(begin)

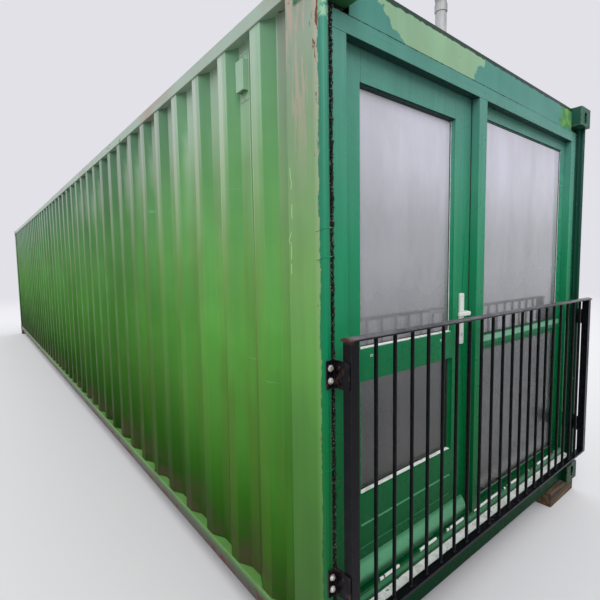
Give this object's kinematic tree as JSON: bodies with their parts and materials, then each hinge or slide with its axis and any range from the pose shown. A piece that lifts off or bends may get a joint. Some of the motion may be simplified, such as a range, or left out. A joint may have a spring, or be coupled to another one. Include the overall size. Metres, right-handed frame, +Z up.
{
  "type": "container house",
  "caption": "Steel shipping container turned into a small house: corrugated walls, a glazed end screen with a hinged door, and a barred safety railing across it.",
  "frame": {"origin": "middle of the whole footprint, on the ground under the timber blocks", "axes": "+Z up; +Y along the container from the glazed end to the closed end; +X to the right of someone who faces the glazed end"},
  "size_m": [2.438, 12.257, 3.3954],
  "materials": {
    "casting_paint": "painted cast steel, worn to rust at the holes and edges",
    "front_paint": "brushed emerald gloss over older pale green, peeled in patches",
    "shell_paint": "leaf green gloss, chalky near the top, rust at the edges",
    "roof_paint": "weathered green with dust and rust spots",
    "underframe_paint": "dirty black bitumen paint",
    "floor_ply": "worn brown container plywood",
    "timber": "weathered sleeper wood",
    "screen_paint": "emerald green paint on plastic frame",
    "white_plastic": "white plastic with green paint specks",
    "glass": "clear double glazing with dust",
    "handle_white": "white coated handle",
    "hinge_steel": "white coated steel",
    "sealant": "rough black bitumen sealant",
    "black_paint": "gloss black",
    "vent_plastic": "faded green paint",
    "pipe_plastic": "grey plastic"
  },
  "bodies": {
    "root": {"bottom_rail_left": "shell_paint", "bottom_rail_right": "shell_paint", "casting_bottom_front_left": "casting_paint", "casting_bottom_front_right": "casting_paint", "casting_bottom_rear_left": "casting_paint", "casting_bottom_rear_right": "casting_paint", "casting_top_front_left": "casting_paint", "casting_top_front_right": "casting_paint", "casting_top_rear_left": "casting_paint", "casting_top_rear_right": "casting_paint", "corner_post_front_left": "front_paint", "corner_post_front_right": "front_paint", "corner_post_rear_left": "shell_paint", "corner_post_rear_right": "shell_paint", "cross_members": "underframe_paint", "fixed_light_frame": "screen_paint", "fixed_light_glass": "glass", "floor": "floor_ply", "frame_bottom_rail": "screen_paint", "frame_head": "screen_paint", "frame_jamb_left": "screen_paint", "frame_jamb_right": "screen_paint", "frame_mullion": "screen_paint", "front_header": "front_paint", "front_railing": "black_paint", "front_sill": "front_paint", "hinge_pins": "hinge_steel", "perimeter_sealant": "sealant", "railing_bracket_left": "black_paint", "railing_bracket_right": "black_paint", "rear_header": "shell_paint", "rear_sill": "shell_paint", "rear_wall": "shell_paint", "roof_panel": "roof_paint", "roof_pipe": "pipe_plastic", "side_vent_left": "vent_plastic", "side_vent_right": "vent_plastic", "side_wall_left": "shell_paint", "side_wall_right": "shell_paint", "timber_block_front_left": "timber", "timber_block_front_right": "timber", "timber_block_rear_left": "timber", "timber_block_rear_right": "timber", "top_rail_left": "shell_paint", "top_rail_right": "shell_paint", "window_cill": "white_plastic"},
    "door": {"door_leaf": "screen_paint", "door_glass": "glass", "weather_board": "screen_paint", "handle_plate": "handle_white", "hinge_knuckles": "hinge_steel"},
    "lever": {"door_lever": "handle_white"}
  },
  "joints": [
    {"name": "door_hinge", "type": "hinge", "parent": "root", "child": "door", "pos_m": [-1.086, -5.8885, 1.425], "axis": [0, 0, 1], "range_deg": [0, 90]},
    {"name": "lever_turn", "type": "hinge", "parent": "door", "child": "lever", "pos_m": [-0.214, -5.9585, 1.415], "axis": [0, -1, 0], "range_deg": [0, 40], "stiffness_Nm_per_rad": 1.2, "springref_deg": -28.65}
  ]
}
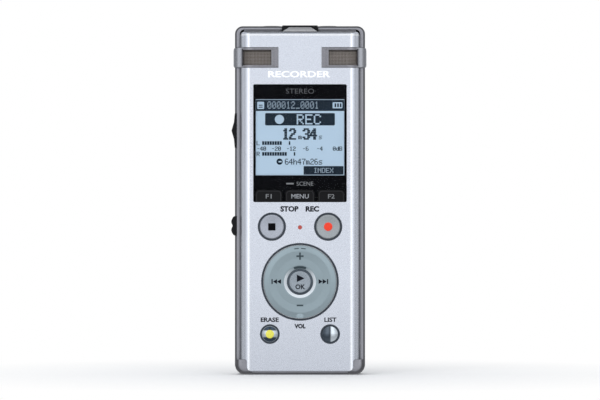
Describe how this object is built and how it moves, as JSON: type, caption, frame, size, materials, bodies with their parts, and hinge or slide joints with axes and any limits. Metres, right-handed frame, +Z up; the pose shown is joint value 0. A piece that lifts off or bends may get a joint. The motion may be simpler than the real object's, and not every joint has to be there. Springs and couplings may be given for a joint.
{
  "type": "handheld voice recorder",
  "caption": "Slim upright handheld voice recorder: metal front with a display and round keys, corner microphones, side covers, a hinged battery cover and a fold-out stand.",
  "frame": {"origin": "middle of the flat bottom end, halfway through the body's depth", "axes": "+Z up the recorder's length to the microphones; -Y is the direction the display faces, +Y is the back with the battery cover; +X is to the right of somebody looking at the display"},
  "size_m": [0.0412, 0.0149, 0.1062],
  "materials": {
    "silver_shell": "satin",
    "silver_keys": "metallic lacquer",
    "ring_silver": "spun satin",
    "grey_frame": "satin",
    "rear_shell": "satin",
    "black_plastic": "fine grain",
    "black_gloss": "gloss",
    "clear_window": "clear",
    "mask_print": "gloss",
    "lcd_glass": "backlit",
    "white_plastic": "satin",
    "amber_film": "satin",
    "mask_green": "solder mask",
    "chrome_key": "polished",
    "red_lens": "clear red",
    "rubber_grey": "matte",
    "steel": "brushed",
    "bright_steel": "polished",
    "mic_mesh": "woven",
    "gold_contact": "plated",
    "battery_jacket": "printed sleeve",
    "cloth": "woven"
  },
  "bodies": {
    "recorder": {"front_cover": "silver_shell", "mid_frame": "grey_frame", "rear_cover": "rear_shell", "display_window": "clear_window", "window_mask": "mask_print", "lcd_holder": "white_plastic", "lcd_panel": "lcd_glass", "lcd_backlight": "white_plastic", "lcd_flex": "amber_film", "stop_rec_bezels": "black_plastic", "nav_bezel": "black_plastic", "erase_list_bezels": "black_plastic", "record_lamp_lens": "red_lens", "record_lamp_led": "white_plastic", "key_mat": "rubber_grey", "dome_switches": "steel", "key_board": "mask_green", "main_board": "mask_green", "board_link_cable": "amber_film", "board_chips": "black_plastic", "shield_can": "steel", "mic_guard_right": "bright_steel", "mic_guard_left": "bright_steel", "mic_grille_right": "mic_mesh", "mic_grille_left": "mic_mesh", "mic_capsules": "steel", "mic_boots": "rubber_grey", "centre_mic_housing": "black_plastic", "centre_mic_cap": "silver_shell", "mic_jack": "black_plastic", "earphone_jack": "black_plastic", "usb_socket": "steel", "card_socket": "steel", "memory_card": "black_gloss", "slide_switch": "black_plastic", "speaker": "black_plastic", "speaker_cloth": "cloth", "battery": "battery_jacket", "battery_tray": "black_plastic", "battery_spring": "steel", "battery_plate": "gold_contact", "hinge_pins": "steel", "case_screws": "bright_steel", "strap_bar": "steel"},
    "f1_key": {"f1_key": "black_gloss"},
    "menu_key": {"menu_key": "black_gloss"},
    "f2_key": {"f2_key": "black_gloss"},
    "stop_button": {"stop_button": "silver_keys"},
    "rec_button": {"rec_button": "silver_keys"},
    "nav_rocker": {"nav_rocker": "steel"},
    "nav_ring": {"nav_ring": "ring_silver"},
    "ok_button": {"ok_button": "silver_keys", "ok_collar": "black_gloss"},
    "erase_button": {"erase_button": "chrome_key"},
    "list_button": {"list_button": "chrome_key"},
    "power_knob": {"power_knob": "black_plastic"},
    "usb_door": {"usb_door": "black_plastic"},
    "card_door": {"card_door": "black_plastic"},
    "battery_lid": {"battery_lid": "rear_shell"},
    "stand": {"stand": "rear_shell"}
  },
  "joints": [
    {"name": "f1_press", "type": "slide", "parent": "recorder", "child": "f1_key", "axis": [0, 1, 0], "range_m": [0, 0.0003]},
    {"name": "menu_press", "type": "slide", "parent": "recorder", "child": "menu_key", "axis": [0, 1, 0], "range_m": [0, 0.0003]},
    {"name": "f2_press", "type": "slide", "parent": "recorder", "child": "f2_key", "axis": [0, 1, 0], "range_m": [0, 0.0003]},
    {"name": "stop_press", "type": "slide", "parent": "recorder", "child": "stop_button", "axis": [0, 1, 0], "range_m": [0, 0.0003]},
    {"name": "rec_press", "type": "slide", "parent": "recorder", "child": "rec_button", "axis": [0, 1, 0], "range_m": [0, 0.0003]},
    {"name": "ok_press", "type": "slide", "parent": "recorder", "child": "ok_button", "axis": [0, 1, 0], "range_m": [0, 0.0003]},
    {"name": "erase_press", "type": "slide", "parent": "recorder", "child": "erase_button", "axis": [0, 1, 0], "range_m": [0, 0.0003]},
    {"name": "list_press", "type": "slide", "parent": "recorder", "child": "list_button", "axis": [0, 1, 0], "range_m": [0, 0.0003]},
    {"name": "nav_up_down", "type": "hinge", "parent": "recorder", "child": "nav_rocker", "pos_m": [0, -0.00617, 0.02825], "axis": [1, 0, 0], "range_deg": [-1.2, 1.2]},
    {"name": "nav_left_right", "type": "hinge", "parent": "nav_rocker", "child": "nav_ring", "pos_m": [0, -0.0063, 0.02825], "axis": [0, 0, 1], "range_deg": [-1.2, 1.2]},
    {"name": "power_slide", "type": "slide", "parent": "recorder", "child": "power_knob", "axis": [0, 0, 1], "range_m": [-0.0015, 0.0015]},
    {"name": "usb_door_hinge", "type": "hinge", "parent": "recorder", "child": "usb_door", "pos_m": [-0.0193, 0.0011, 0.0742], "axis": [0, 0, -1], "range_deg": [0, 90]},
    {"name": "card_door_hinge", "type": "hinge", "parent": "recorder", "child": "card_door", "pos_m": [0.0193, 0.0009, 0.0726], "axis": [0, 0, 1], "range_deg": [0, 90]},
    {"name": "battery_lid_hinge", "type": "hinge", "parent": "recorder", "child": "battery_lid", "pos_m": [0, 0.00665, 0.00325], "axis": [-1, 0, 0], "range_deg": [0, 90]},
    {"name": "stand_hinge", "type": "hinge", "parent": "recorder", "child": "stand", "pos_m": [0, 0.0066, 0.07905], "axis": [1, 0, 0], "range_deg": [0, 80]}
  ]
}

(end)

» EXERCISE
Return each line where "their" shows up.

» EXERCISE ANSWER
Give this object's kinematic tree as JSON: bodies with their parts and materials, then each hinge or slide with its axis and any range from the pose shown. A piece that lifts off or bends may get a joint. Some of the motion may be simplified, such as a range, or left out. A joint may have a spring, or be coupled to another one. Include the overall size. Metres, right-handed frame, +Z up.
Describe how this object is built and how it moves, as JSON: type, caption, frame, size, materials, bodies with their parts, and hinge or slide joints with axes and any limits. Metres, right-handed frame, +Z up; the pose shown is joint value 0. A piece that lifts off or bends may get a joint. The motion may be simpler than the real object's, and not every joint has to be there. Springs and couplings may be given for a joint.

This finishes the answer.